Return each line of the material verbatim.

▸ **Raw data**
++++++

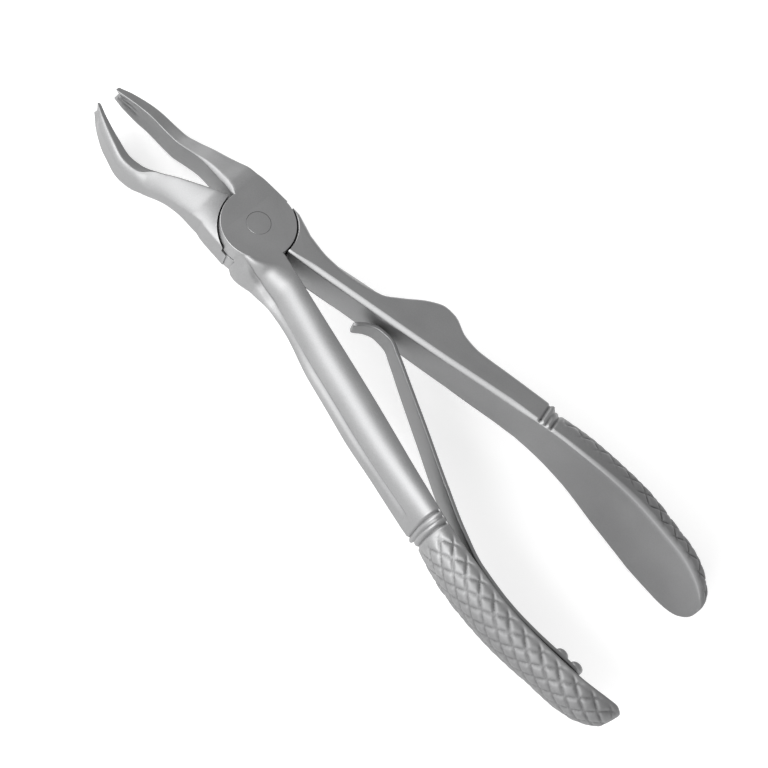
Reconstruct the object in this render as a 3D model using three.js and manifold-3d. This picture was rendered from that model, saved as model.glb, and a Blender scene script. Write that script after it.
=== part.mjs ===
// Dental extraction forceps with bayonet beaks, a lap joint and one leaf spring between the handles.
//
// Millimetres, +Z up. The origin is on the pivot axis at the joint's front face. +X runs towards the
// handle ends, +Y towards the rear lever's handle, and +Z out of the front face. The beaks reach towards
// -X and drop below the joint, as bayonet beaks do.
//
// Each lever is one forging: a half-thickness disc, a beak on one side of it and a handle on the other.
// The two levers cross at the disc, so the front lever has the +Y beak and the -Y handle.

import * as THREE from 'three';
import { mergeVertices } from 'three/addons/utils/BufferGeometryUtils.js';
import Module from 'manifold-3d';

const wasm = await Module();
wasm.setup();

// ---------- driving dimensions ----------

const jointThickness = 7.5;
const discRadius = 6.5;
const jointGap = 0.3;             // running gap around and between the two discs
const splitHeight = -jointThickness / 2;
const rivetRadius = 2.1;
const rivetGap = 0.15;

const handleStart = 1.5;          // distance from the pivot where a handle's body begins, inside the disc
const gripEnd = 97.8;             // before each grip is stretched
const frontStretch = 1.034;       // the front grip is a little longer than the rear one
const rearStretch = 0.961;
const beakTip = 36;
const faceGap = 0.45;             // half the gap between the two levers where they pass the disc

const ringAt = 56.9;              // middle of the collar between handle and grip
const ringPitch = 2.2;
const grooveDepth = 0.38;

const springThickness = 0.7;
const springRoot = 88.8;          // the strip's fixed end, before the grip is stretched
const springFoot = 73;            // where the strip leaves the handle's inner face
const springRest = 0.25;          // gap between the strip and what it rests on
const springRivets = [84.9, 87.9];
const springRivetHead = 1.25;
const springRivetShank = 0.65;

const cornerSteps = 4;

// ---------- helpers ----------

// A smooth curve that never overshoots through [station, value] pairs, held level outside them.
function along(keys) {
  const last = keys.length - 1;
  const slopes = [];
  for (let i = 0; i < last; i += 1) {
    slopes.push((keys[i + 1][1] - keys[i][1]) / (keys[i + 1][0] - keys[i][0]));
  }
  const tangents = keys.map((key, i) => {
    if (i === 0 || i === last || slopes[i - 1] * slopes[i] <= 0) return 0;
    return (2 * slopes[i - 1] * slopes[i]) / (slopes[i - 1] + slopes[i]);
  });
  tangents[0] = slopes[0];
  tangents[last] = slopes[last - 1];
  return (x) => {
    if (x <= keys[0][0]) return keys[0][1];
    if (x >= keys[last][0]) return keys[last][1];
    let i = 0;
    while (x > keys[i + 1][0]) i += 1;
    const span = keys[i + 1][0] - keys[i][0];
    const t = (x - keys[i][0]) / span;
    const rise = t * t * (3 - 2 * t);
    const bendIn = t * (1 - t) * (1 - t) * span;
    const bendOut = t * t * (t - 1) * span;
    return keys[i][1] * (1 - rise) + keys[i + 1][1] * rise + tangents[i] * bendIn + tangents[i + 1] * bendOut;
  };
}

// A closed body through rings of points, with a fan over each end.
function loft(rings) {
  const count = rings[0].length;
  const positions = rings.flat().flatMap((point) => [point.x, point.y, point.z]);
  const index = [];
  for (let r = 0; r + 1 < rings.length; r += 1) {
    for (let i = 0; i < count; i += 1) {
      const a = r * count + i;
      const b = r * count + ((i + 1) % count);
      index.push(a, b, b + count, a, b + count, a + count);
    }
  }
  for (const [ring, outward] of [[0, -1], [rings.length - 1, 1]]) {
    const centre = new THREE.Vector3();
    rings[ring].forEach((point) => centre.addScaledVector(point, 1 / count));
    const tip = positions.length / 3;
    positions.push(centre.x, centre.y, centre.z);
    for (let i = 0; i < count; i += 1) {
      const a = ring * count + i;
      const b = ring * count + ((i + 1) % count);
      index.push(...(outward > 0 ? [tip, a, b] : [tip, b, a]));
    }
  }
  const geometry = new THREE.BufferGeometry();
  geometry.setAttribute('position', new THREE.Float32BufferAttribute(positions, 3));
  geometry.setIndex(index);
  return geometry;
}

// A manifold body from a closed surface, whichever way round its triangles run.
function solid(geometry) {
  const bare = geometry.clone();
  bare.deleteAttribute('normal');
  bare.deleteAttribute('uv');
  const merged = mergeVertices(bare, 1e-4);
  const body = (triVerts) => new wasm.Manifold(new wasm.Mesh({
    numProp: 3,
    vertProperties: new Float32Array(merged.attributes.position.array),
    triVerts,
  }));
  const triangles = new Uint32Array(merged.index.array);
  const built = body(triangles);
  return built.volume() > 0 ? built : body(triangles.reverse());
}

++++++

▸ **Final result**
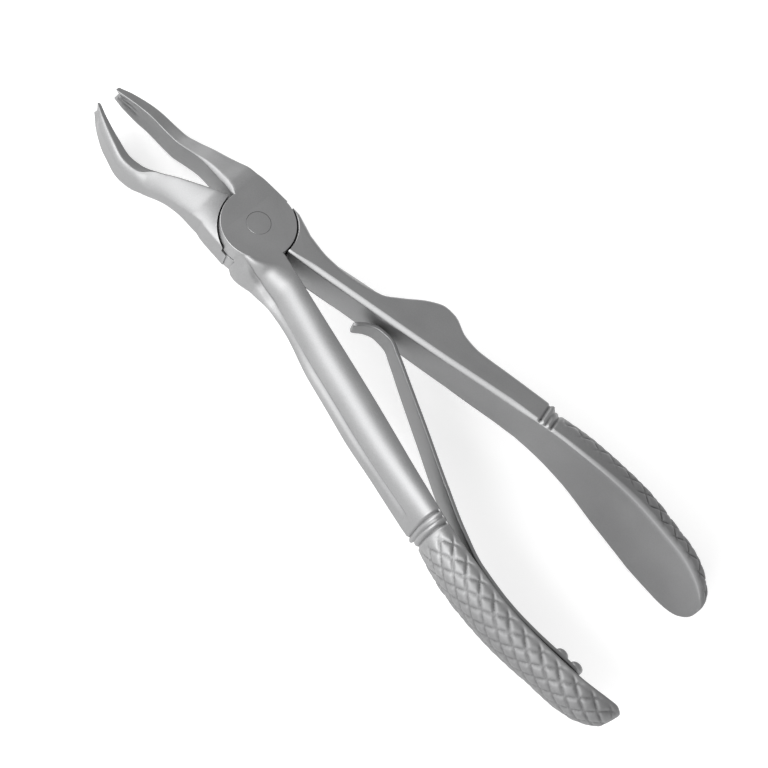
Reconstruct the object in this render as a 3D model using three.js and manifold-3d. This picture was rendered from that model, saved as model.glb, and a Blender scene script. Write that script after it.
=== part.mjs ===
// Dental extraction forceps with bayonet beaks, a lap joint and one leaf spring between the handles.
//
// Millimetres, +Z up. The origin is on the pivot axis at the joint's front face. +X runs towards the
// handle ends, +Y towards the rear lever's handle, and +Z out of the front face. The beaks reach towards
// -X and drop below the joint, as bayonet beaks do.
//
// Each lever is one forging: a half-thickness disc, a beak on one side of it and a handle on the other.
// The two levers cross at the disc, so the front lever has the +Y beak and the -Y handle.

import * as THREE from 'three';
import { mergeVertices } from 'three/addons/utils/BufferGeometryUtils.js';
import Module from 'manifold-3d';

const wasm = await Module();
wasm.setup();

// ---------- driving dimensions ----------

const jointThickness = 7.5;
const discRadius = 6.5;
const jointGap = 0.3;             // running gap around and between the two discs
const splitHeight = -jointThickness / 2;
const rivetRadius = 2.1;
const rivetGap = 0.15;

const handleStart = 1.5;          // distance from the pivot where a handle's body begins, inside the disc
const gripEnd = 97.8;             // before each grip is stretched
const frontStretch = 1.034;       // the front grip is a little longer than the rear one
const rearStretch = 0.961;
const beakTip = 36;
const faceGap = 0.45;             // half the gap between the two levers where they pass the disc

const ringAt = 56.9;              // middle of the collar between handle and grip
const ringPitch = 2.2;
const grooveDepth = 0.38;

const springThickness = 0.7;
const springRoot = 88.8;          // the strip's fixed end, before the grip is stretched
const springFoot = 73;            // where the strip leaves the handle's inner face
const springRest = 0.25;          // gap between the strip and what it rests on
const springRivets = [84.9, 87.9];
const springRivetHead = 1.25;
const springRivetShank = 0.65;

const cornerSteps = 4;

// ---------- helpers ----------

// A smooth curve that never overshoots through [station, value] pairs, held level outside them.
function along(keys) {
  const last = keys.length - 1;
  const slopes = [];
  for (let i = 0; i < last; i += 1) {
    slopes.push((keys[i + 1][1] - keys[i][1]) / (keys[i + 1][0] - keys[i][0]));
  }
  const tangents = keys.map((key, i) => {
    if (i === 0 || i === last || slopes[i - 1] * slopes[i] <= 0) return 0;
    return (2 * slopes[i - 1] * slopes[i]) / (slopes[i - 1] + slopes[i]);
  });
  tangents[0] = slopes[0];
  tangents[last] = slopes[last - 1];
  return (x) => {
    if (x <= keys[0][0]) return keys[0][1];
    if (x >= keys[last][0]) return keys[last][1];
    let i = 0;
    while (x > keys[i + 1][0]) i += 1;
    const span = keys[i + 1][0] - keys[i][0];
    const t = (x - keys[i][0]) / span;
    const rise = t * t * (3 - 2 * t);
    const bendIn = t * (1 - t) * (1 - t) * span;
    const bendOut = t * t * (t - 1) * span;
    return keys[i][1] * (1 - rise) + keys[i + 1][1] * rise + tangents[i] * bendIn + tangents[i + 1] * bendOut;
  };
}

// A closed body through rings of points, with a fan over each end.
function loft(rings) {
  const count = rings[0].length;
  const positions = rings.flat().flatMap((point) => [point.x, point.y, point.z]);
  const index = [];
  for (let r = 0; r + 1 < rings.length; r += 1) {
    for (let i = 0; i < count; i += 1) {
      const a = r * count + i;
      const b = r * count + ((i + 1) % count);
      index.push(a, b, b + count, a, b + count, a + count);
    }
  }
  for (const [ring, outward] of [[0, -1], [rings.length - 1, 1]]) {
    const centre = new THREE.Vector3();
    rings[ring].forEach((point) => centre.addScaledVector(point, 1 / count));
    const tip = positions.length / 3;
    positions.push(centre.x, centre.y, centre.z);
    for (let i = 0; i < count; i += 1) {
      const a = ring * count + i;
      const b = ring * count + ((i + 1) % count);
      index.push(...(outward > 0 ? [tip, a, b] : [tip, b, a]));
    }
  }
  const geometry = new THREE.BufferGeometry();
  geometry.setAttribute('position', new THREE.Float32BufferAttribute(positions, 3));
  geometry.setIndex(index);
  return geometry;
}

// A manifold body from a closed surface, whichever way round its triangles run.
function solid(geometry) {
  const bare = geometry.clone();
  bare.deleteAttribute('normal');
  bare.deleteAttribute('uv');
  const merged = mergeVertices(bare, 1e-4);
  const body = (triVerts) => new wasm.Manifold(new wasm.Mesh({
    numProp: 3,
    vertProperties: new Float32Array(merged.attributes.position.array),
    triVerts,
  }));
  const triangles = new Uint32Array(merged.index.array);
  const built = body(triangles);
  return built.volume() > 0 ? built : body(triangles.reverse());
}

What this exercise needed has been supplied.